Under article 244 of Pakistan’s Constitution, all military officers must take an oath specified in the third schedule. That oath says that every military officer must “solemnly swear to bear true faith and allegiance to Pakistan and uphold the Constitution of the Islamic Republic of Pakistan which embodies the will of the people.” The oath also says that “I will not engage myself in any political activities whatsoever and that I will honestly and faithfully serve Pakistan in the Pakistan Army (or Navy or Air Force) as required by and under the law.”
Adhering to the Constitution and fulfilling the oath to stay out of politics is difficult for an army trained to think of itself as Pakistan’s saviour. The generals and colonels who meddle in politics convince themselves that they are only protecting Pakistan from ‘treasonous politicians’ by breaking their solemn oath.
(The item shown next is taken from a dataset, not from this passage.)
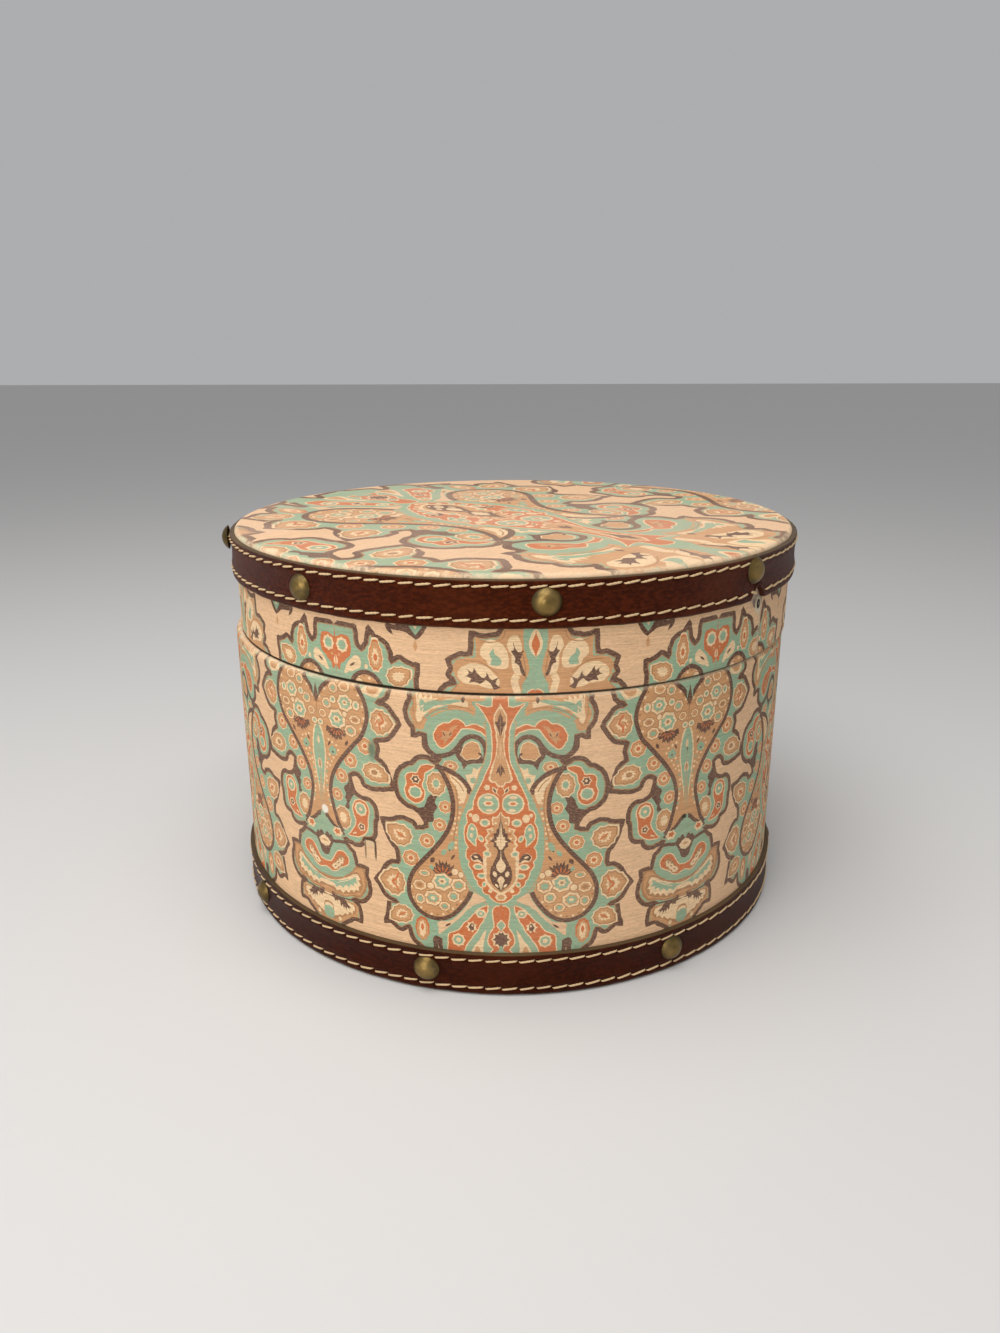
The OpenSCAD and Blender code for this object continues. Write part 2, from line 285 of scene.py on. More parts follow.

The military officers alone are judges of treason, a charge that is frequently made but has never been brought or proved in court against any Pakistani public figure since independence.
That they won’t succeed in their political engineering just as their predecessors failed is beyond the grasp of simple, patriotic soldiers. Until Pakistan’s soldiers understand that the flaws of politics and politicians can only be remedied by better politics and politicians, they will continue to make and break political parties and alliances.
The new parties and alliances will go the way of similar engineered political entities of the past. The list is long and getting longer. Unfortunately, Pakistan’s politics are not getting any better.